Just as the CIA's agent Tolkachev was compromised in Moscow, Gordievsky's secret liaison with MI-6 was unraveled by the KGB. While preparing to go to Moscow for his summer leave, he realized the KGB was on to him, and hastily organized his escape (abandoning his wife and two children in the process). Telling his British case officers he was about to be arrested, he asked for asylum, and his defection was hastily arranged.

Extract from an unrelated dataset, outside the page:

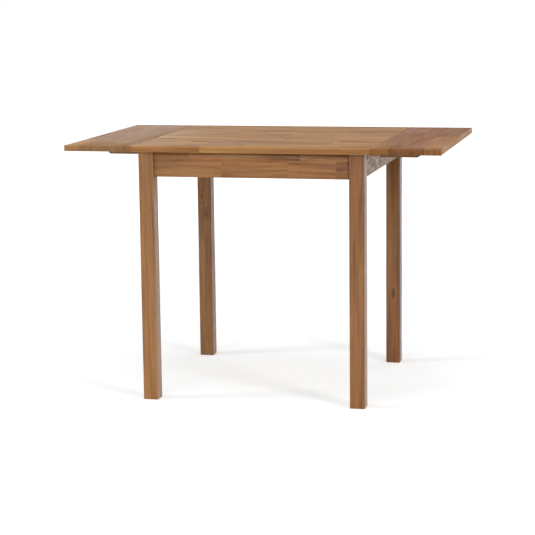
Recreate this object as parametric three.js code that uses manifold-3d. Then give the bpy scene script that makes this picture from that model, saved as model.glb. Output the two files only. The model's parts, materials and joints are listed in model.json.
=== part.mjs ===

Although British intelligence attempted to put the best face on its loss by expelling the usual suspects among Soviet diplomats, trade officials and correspondents in England, it was an intelligence disaster. It ended a long and expensive MI-6 operation that had begun years earlier, when he was a lowly press attache at the Soviet Embassy in Denmark. (The exact period of his service as a British mole is a carefully guarded secret, protected by a bodyguard of lies, purposely leaked by officials. As one former counterintelligence officer explained, in response to published accounts that Gordievsky had been recruited 15 years ago, "The last thing an intelligence service tells its adversary is an honest date".) MI-6 reportedly had indeed helped advance his career in the KGB, as far as was practical, by giving him bits of information--"chickenfeed", as it is called-- to make him appear more successful. These efforts apparently came to fruition in 1985 when he was promoted, after the British expelled his boss, Yuri Gok, to the position of acting KGB rezidante in London. The final coup for British intelligence would have been keeping him in this position so that he could identify all unknown and new KGB recruitments of British citizens. When instead his cover was blown, and he was forced to escape. The fact that in the months following his defection not a single British citizen with access to state secrets was apprehended suggests that, if the KGB had its share of moles in England, he may not have had the time, or access, to learn their identity. (The Soviet diplomats who were expelled would have been known in any case to MI-5 through surveillance).